D’après les chiffres du CNC (Centre national du cinéma et de l’image animée), la fréquentation cinématographique a difficilement atteint 7,38 millions d’entrées au mois de septembre 2022. Soit 20 % de moins qu’en septembre de l’année passée et 34 % de moins qu’en septembre 2019, avant la crise du Covid, avant le confinement, et surtout avant la montée en puissance des plateformes, rappelle un édito du journal Libération qui a consacré sa une du 5 octobre à la crise du cinéma en France. Comment expliquer ce phénomène ? Déjà, le prix, avancent certains. “Une place de cinéma, ce n’est pas donné. Quand on part en famille, qu’on prend deux glaces, trois bonbons, ça fait des soirées chères” déclarait l’acteur Kad Merad sur RMC, le 10 septembre. Il proposait ainsi de baisser le prix du billet : “Il va falloir repenser le prix de la place du cinéma. Ça passera forcément par un effort économique. Baisser les prix ? Peut-être ! Un prix fixe comme les livres ? Peut-être !”
Perception du prix
D’après les chiffres du CNC en 2021, une place de cinéma coûte 7,04 euros en moyenne même s’il y a de fortes disparités selon le type de cinéma (municipal, indépendant, intégré à un réseau…), la région, l’âge des spectateurs et la détention de cartes avec plusieurs entrées ou d’abonnements illimités, énumère Le Parisien. Le quotidien rapporte que le prix du ticket a augmenté de 6,2% en 2021 tandis que l’inflation a connu une hausse de 1,6%. Par ailleurs, depuis 2012, note Le Parisien, le ticket de cinéma a grimpé de 4,8% alors que l’inflation, elle, a augmenté de 10,1% sur cette période. D’après une étude, publiée en mai dernier par le CNC et intitulée “Pourquoi les Français vont-ils moins souvent au cinéma ?”, “la perception du prix du billet” était la deuxième raison, derrière la perte d’habitude. “Les spectateurs réguliers bénéficient de tarifs intéressants et les occasionnels d’opérations promotionnelles comme la Fête du cinéma, explique Charles Vintrou, coprésident du Groupe des exploitants et des cinémas indépendants, au Parisien. Mais l’énorme disparité des prix crée l’image d’un loisir cher. Il faut donc que l’on travaille sur la perception du prix du cinéma.”

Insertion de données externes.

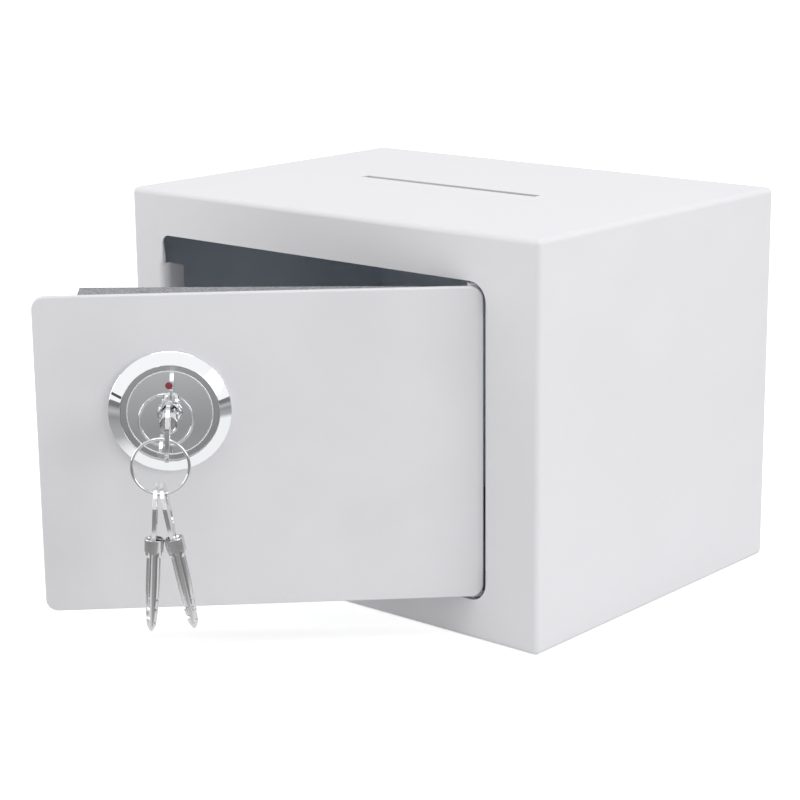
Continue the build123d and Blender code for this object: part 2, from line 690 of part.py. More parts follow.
def cam_pin_place():
    """The X and Z of the cam's pin with the bolt drawn back."""
    angle = math.radians(CAM_PIN_START)
    return LOCK_X + CAM_PIN_ORBIT * math.cos(angle), LOCK_Z + CAM_PIN_ORBIT * math.sin(angle)


def make_cam():
    """The disc on the plug's tail that carries the drive pin."""
    x, z = cam_pin_place()
    half = CAM_SQUARE / 2 + SEAT_GAP
    disc = rod_y(CAM_RADIUS, PLUG_END, CAM_END, LOCK_X, LOCK_Z)
    square = block(LOCK_X - half, LOCK_X + half, deep(PLUG_END), deep(CAM_END), LOCK_Z - half, LOCK_Z + half)
    return disc - square - rod_y(CAM_PIN_RADIUS + SEAT_GAP, PLUG_END - 1, CAM_END + 1, x, z)


def make_cam_pin():
    """The pin that works the bolt carrier."""
    x, z = cam_pin_place()
    return rod_y(CAM_PIN_RADIUS, PLUG_END, CARRIER_BACK + CAM_PIN_REACH, x, z)


def make_cam_nut():
    """The nut that holds the cam on its square."""
    nut = hex_y(CAM_NUT_ACROSS, CAM_END, CAM_END + CAM_NUT_HEIGHT, LOCK_X, LOCK_Z)
    return nut - rod_y(STUB_RADIUS + SEAT_GAP, CAM_END - 1, STUB_END + 1, LOCK_X, LOCK_Z)


# Boltwork


def post_points():
    """Where the guide posts stand, as X and Z."""
    return [(LOCK_X - POST_LEFT_OF_LOCK, BOLT_Z + height) for height in POST_HEIGHTS_ABOVE_BOLT]


def make_bolt_carrier():
    """The sliding plate between the cam's pin and the bolt."""
    x0 = LOCK_X - CARRIER_WIDTH / 2
    x1 = LOCK_X + CARRIER_WIDTH / 2
    y0 = deep(CARRIER_FRONT)
    y1 = deep(CARRIER_BACK)
    plate = block(x0, x1, y0, y1, BOLT_Z - CARRIER_BELOW_BOLT, LOCK_Z + CARRIER_ABOVE_LOCK)
    tongue = block(BOLT_X0 + BOLT_LENGTH - BOLT_SLOT + SEAT_GAP, x0, y0, y1,
                   BOLT_Z - CARRIER_TONGUE / 2, BOLT_Z + CARRIER_TONGUE / 2)
    carrier = fillet(plate.edges().filter_by(Axis.Y), CARRIER) + tongue
    pin_x, pin_z = cam_pin_place()
    half = CAM_PIN_RADIUS + YOKE_CLEARANCE
    yoke = block(pin_x - half, pin_x + half, y0, y1, pin_z - CAM_PIN_RADIUS - YOKE_END,
                 LOCK_Z + CAM_PIN_ORBIT + CAM_PIN_RADIUS + YOKE_END)
    cuts = [yoke, rod_y(RIVET_RADIUS + SEAT_GAP, 0, 2 * BOLT_FROM_FACE, rivet_x(), BOLT_Z)]
    for x, z in post_points():
        near = x - NECK_RADIUS - CLIP_PLAY
        far = x + BOLT_THROW + NECK_RADIUS + CLIP_PLAY
        cuts.append(block(near, far, y0, y1, z - NECK_RADIUS - CARRIER_GAP, z + NECK_RADIUS + CARRIER_GAP))
    return cut_all(carrier, cuts)


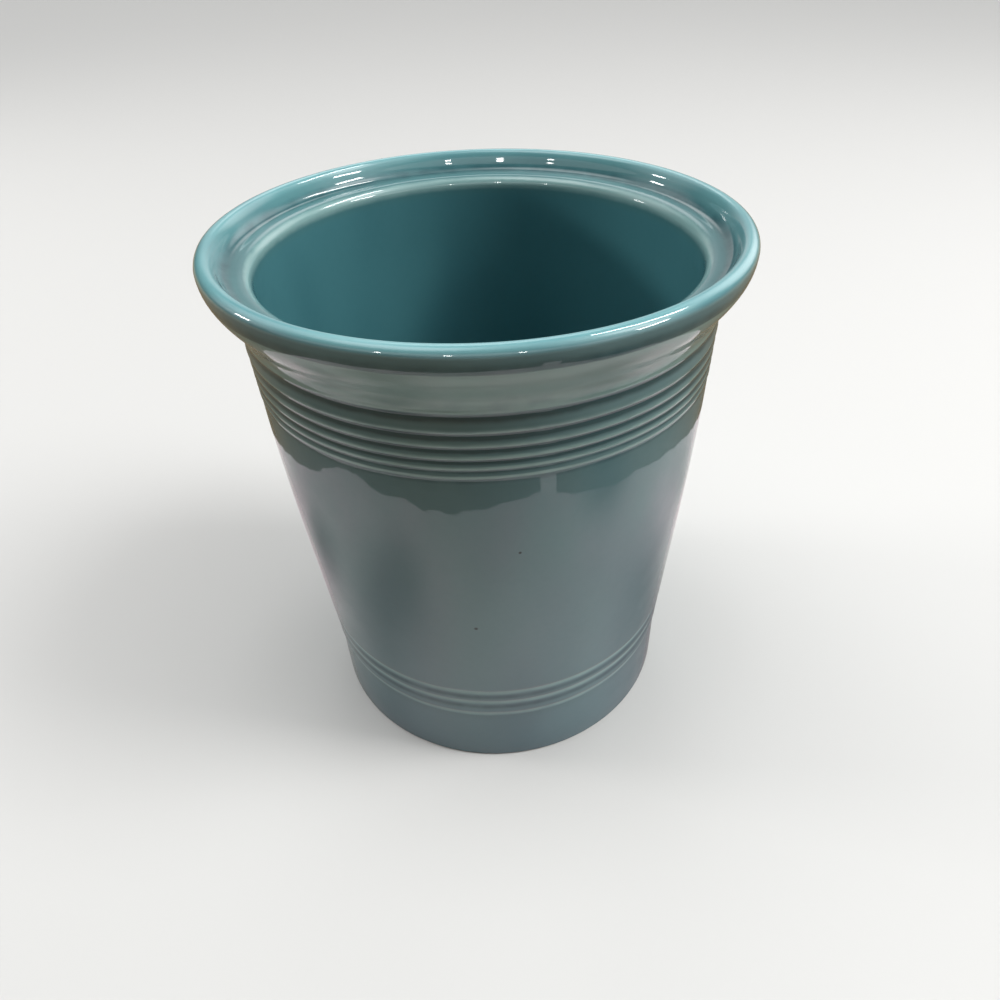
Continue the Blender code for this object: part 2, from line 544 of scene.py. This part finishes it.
def latheTree():
    tree = bpy.data.node_groups.new("crockLathe", "GeometryNodeTree")
    for name, kind in latheInputs.items():
        tree.interface.new_socket(name, in_out="INPUT", socket_type=kind)
    tree.interface.new_socket("Crock", in_out="OUTPUT", socket_type="NodeSocketGeometry")
    given = put(tree, "NodeGroupInput").outputs

    size = put(tree, "GeometryNodeAttributeDomainSize", {"Geometry": given["Outline"]})
    count = size.outputs["Point Count"]
    columns = put(tree, "FunctionNodeIntegerMath", {0: given["Turns"], 1: 1}, operation="ADD").outputs[0]
    grid = put(tree, "GeometryNodeMeshGrid", {"Vertices X": columns, "Vertices Y": count})
    index = put(tree, "GeometryNodeInputIndex").outputs[0]
    column = put(tree, "FunctionNodeIntegerMath", {
        0: index, 1: count,
    }, operation="DIVIDE_FLOOR").outputs[0]
    row = put(tree, "FunctionNodeIntegerMath", {0: index, 1: count}, operation="MODULO").outputs[0]

    # each grid point takes the marks and the place of its outline point
    marked = grid.outputs["Mesh"]
    for name in outlineMarks:
        mark = put(tree, "GeometryNodeInputNamedAttribute", {"Name": name}, data_type="FLOAT").outputs[0]
        fromOutline = put(tree, "GeometryNodeSampleIndex", {
            "Geometry": given["Outline"], "Value": mark, "Index": row,
        }, data_type="FLOAT").outputs[0]
        marked = put(tree, "GeometryNodeStoreNamedAttribute", {
            "Geometry": marked, "Name": name, "Value": fromOutline,
        }, data_type="FLOAT", domain="POINT").outputs[0]
    where = put(tree, "GeometryNodeInputPosition").outputs[0]
    outlinePlace = put(tree, "GeometryNodeSampleIndex", {
        "Geometry": given["Outline"], "Value": where, "Index": row,
    }, data_type="FLOAT_VECTOR").outputs[0]

    # clockwise, so that the faces look outwards
    share = put(tree, "ShaderNodeMath", {0: column, 1: given["Turns"]}, operation="DIVIDE").outputs[0]
    angle = put(tree, "ShaderNodeMath", {0: share, 1: -2 * math.pi}, operation="MULTIPLY").outputs[0]
    turned = put(tree, "ShaderNodeVectorRotate", {
        "Vector": outlinePlace, "Angle": angle,
    }, rotation_type="Z_AXIS").outputs[0]
    placed = put(tree, "GeometryNodeSetPosition", {"Geometry": marked, "Position": turned}).outputs[0]
    closed = put(tree, "GeometryNodeMergeByDistance", {
        "Geometry": placed, "Distance": crock["seamMerge"],
    }).outputs[0]

    # slow waves in the wall, always inwards, and none where it stands
    scale = put(tree, "ShaderNodeMath", {0: 1.0, 1: given["Ripple Size"]}, operation="DIVIDE").outputs[0]
    waves = put(tree, "ShaderNodeTexNoise", {
        "Vector": where, "W": given["Ripple Seed"], "Scale": scale, "Detail": crock["rippleDetail"],
    }, noise_dimensions="4D").outputs[0]
    height = put(tree, "ShaderNodeSeparateXYZ", {0: where}).outputs["Z"]
    above = put(tree, "ShaderNodeMapRange", {
        "Value": height, "From Min": given["Ripple Start"], "From Max": crock["lowRidgeHeight"],
    }, interpolation_type="SMOOTHSTEP").outputs[0]
    depth = put(tree, "ShaderNodeMath", {0: given["Ripple Depth"], 1: above}, operation="MULTIPLY").outputs[0]
    push = put(tree, "ShaderNodeMath", {0: waves, 1: depth}, operation="MULTIPLY").outputs[0]
    normal = put(tree, "GeometryNodeInputNormal").outputs[0]
    inwards = put(tree, "ShaderNodeVectorMath", {0: normal, "Scale": push}, operation="SCALE").outputs[0]
    offset = put(tree, "ShaderNodeVectorMath", {0: inwards, "Scale": -1.0}, operation="SCALE").outputs[0]
    waved = put(tree, "GeometryNodeSetPosition", {"Geometry": closed, "Offset": offset}).outputs[0]

    smooth = put(tree, "GeometryNodeSetShadeSmooth", {"Geometry": waved}).outputs[0]
    real = put(tree, "GeometryNodeRealizeInstances", {"Geometry": smooth}).outputs[0]
    glazed = put(tree, "GeometryNodeSetMaterial", {
        "Geometry": real, "Material": given["Glaze"],
    }).outputs[0]
    put(tree, "NodeGroupOutput", {"Crock": glazed})
    return tree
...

Réinventer le modèle d’excellence française
Mais le tarif, ou sa perception, n’est pas la seule raison qui explique cette crise. Éléonore Weber, de la Société des réalisateurs français, interrogée par Le Parisien estime qu’il faut “aussi mieux parler des films, faire valoir la diversité des œuvres, lancer un grand plan d’éducation à l’image dans les écoles”. Une des pistes pour s’en sortir ? Réinventer le modèle d’excellence française, écrit Libération dans son édito. Et non pas essayer de “singer le modèle américain.” Dans les colonnes du quotidien de gauche, Caroline Champetier, qui a notamment travaillé avec Jean-Luc Godard et Jacques Doillon, résume : “L’industrie qui est en train de se réorganiser, en acceptant de ne produire que du flux, m’évoque ce qu’était l’industrie agroalimentaire il y a vingt ans. Des gros pôles de diffusion qui faisaient venir de la malbouffe, produisaient énormément pour pouvoir en vendre moins cher, et que les classes populaires puissent se nourrir à moindres frais. Puis on prend conscience que les classes populaires aussi doivent être bien nourries. Nourrir les gens avec n’importe quoi, c’est ça le libéralisme.”